As a child, her school was about six-tenths of a mile away so many children would just walk to school. The lucky children, though, could ride a donkey to school.
Mrs. Eastman remembered thinking as a child, “Ohh! I’d love to of had a donkey!” One day, her and her brother were lucky enough to get a donkey. Mrs. Eastman remembered being so happy except for the one problem, “he [the donkey] did not want to go to school!” Mrs. Eastman would sit on the front of the donkey and her brother would sit facing the other way on the back. Mrs. Eastman would hold the reins while her brother would whip the donkey to make it go. That worked until about halfway to school when the donkey would turn around and go back home!
In 1914, Mrs. Eastman’s parents bought their first car. Mrs. Eastman recalled how cold it was because the windows were only curtains hanging on rods. Mrs. Eastman
remembered their second car, a Chevrolet with “rolling up” windows. Everyone was excited about those rolling up windows. Mrs. Eastman exclaimed, “Glory be! We were in cotton heaven!”
Every morning and night, Mrs. Eastman and her family would have to milk the cows, get eggs from the chickens, feed the hogs, and do other daily chores. Butter was a big factor on dairy farms. Before daylight, while it was still cool, they would have to churn the butter. Every Tuesday her family would sell butter and the people buying it would hope and pray that they could get home before it all melted. Mrs. Eastman said, “It would be so hard for anyone to live without electricity these days. I don’t think anyone [in the past] complained about things being hard. Children couldn’t say, ‘I don’t want to do that.”

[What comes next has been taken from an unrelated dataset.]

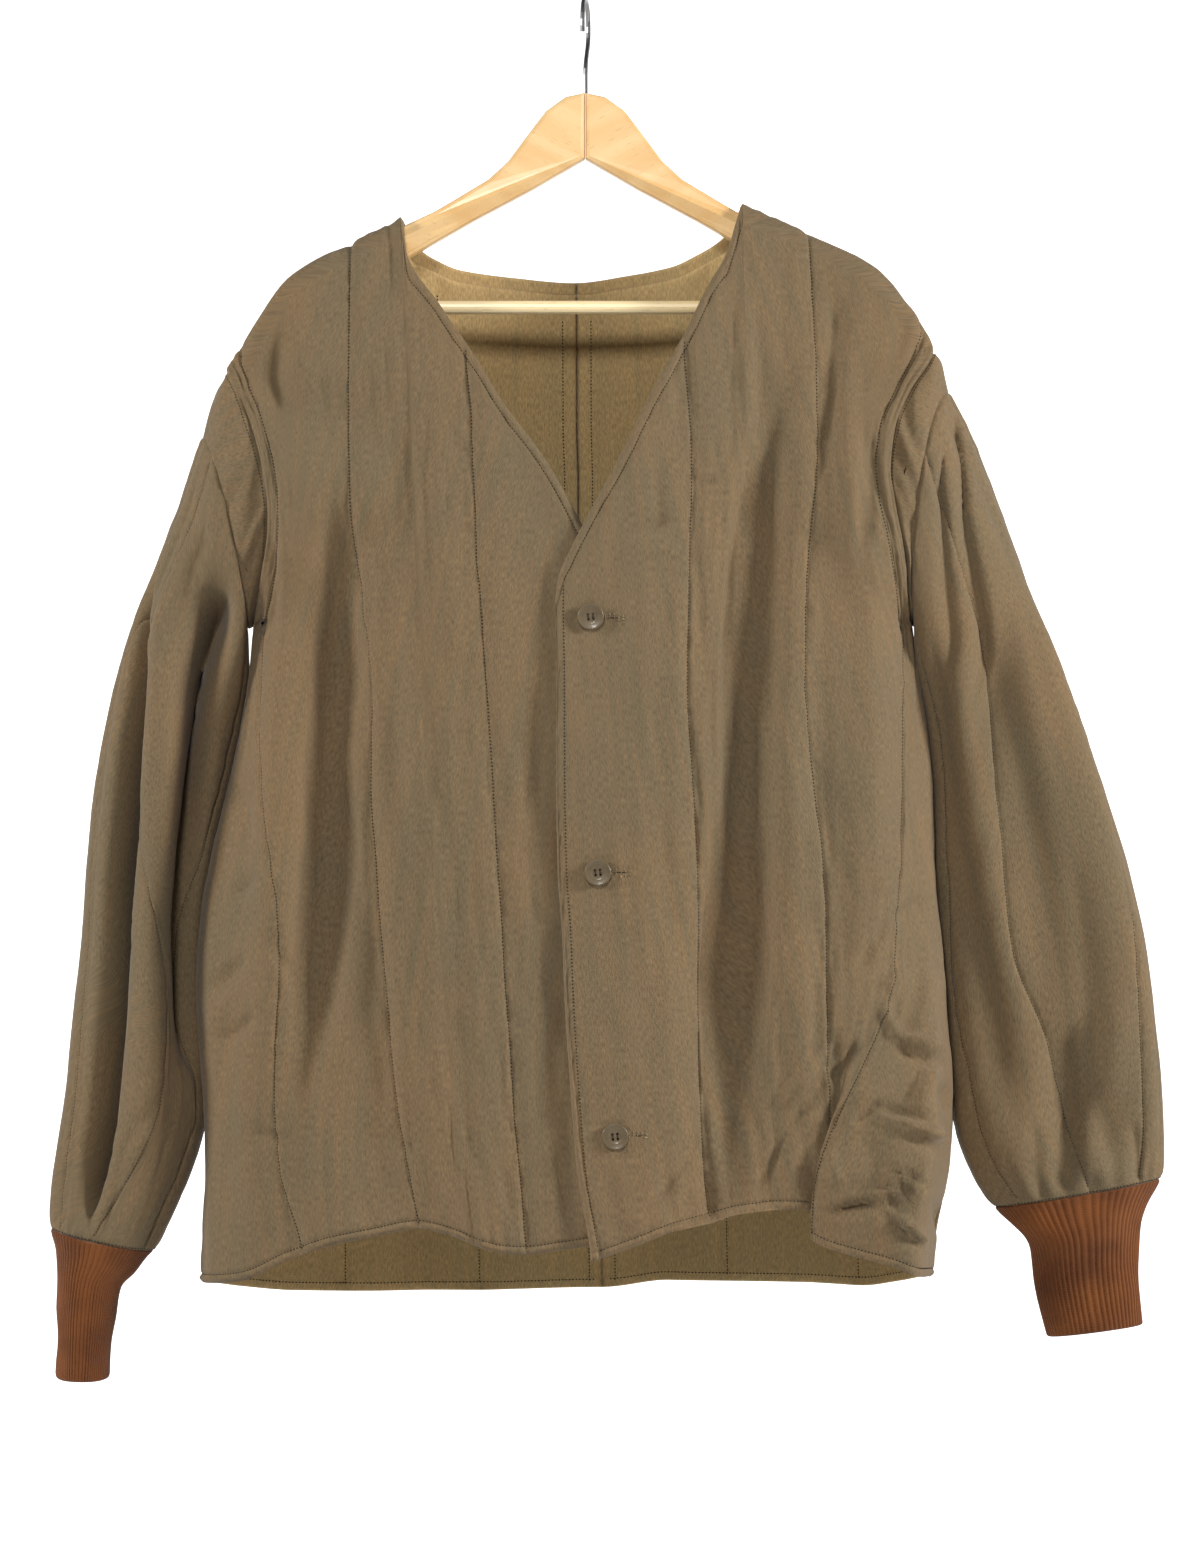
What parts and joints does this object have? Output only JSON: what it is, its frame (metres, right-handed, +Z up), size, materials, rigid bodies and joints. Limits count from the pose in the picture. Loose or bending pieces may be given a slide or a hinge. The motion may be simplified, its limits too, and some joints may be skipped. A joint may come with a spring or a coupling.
{
  "type": "liner jacket on a clothes hanger",
  "caption": "Collarless quilted liner jacket with a V neck, buttoned front, full sleeves and rib knit cuffs, hanging on a wooden clothes hanger with a trouser bar.",
  "frame": {"origin": "the point of the hook's inside that rests on the rail, above the hanger's neck", "axes": "+Z up; -Y is the jacket's front; +X is the wearer's left"},
  "size_m": [0.796, 0.1646, 0.9863],
  "materials": {
    "shell_cloth": "matte padded cloth, brownish olive",
    "lining_cloth": "matte cloth, golden khaki",
    "rib_knit": "rib knit, rust brown",
    "button": "half-gloss olive brown",
    "hanger_wood": "clear satin lacquer on pale beech",
    "wire": "plain bright wire"
  },
  "bodies": {
    "root": {"front_right": "shell_cloth", "front_left": "shell_cloth", "back_right": "shell_cloth", "back_left": "shell_cloth", "back_lining_right": "lining_cloth", "back_lining_left": "lining_cloth", "armhole_band_right": "shell_cloth", "armhole_band_left": "shell_cloth", "sleeve_right": "shell_cloth", "sleeve_left": "shell_cloth", "cuff_right": "rib_knit", "cuff_left": "rib_knit", "button_1": "button", "button_2": "button", "button_3": "button", "hanger_arm_left": "hanger_wood", "hanger_arm_right": "hanger_wood", "trouser_bar": "hanger_wood", "hook": "wire"}
  },
  "joints": []
}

Church was a huge factor in the life of families in earlier days. Mrs. Eastman said, “Church was our social life as well as our spiritual life.” Most families would attend two services every Sunday. After the morning service, the men and women would stand in separate clusters and talk about everything they had done that week. After the evening services, the children could go out back and talk, but when it was time to leave Mrs. Eastman’s father would honk the horn in the same sequence that their telephone would ring.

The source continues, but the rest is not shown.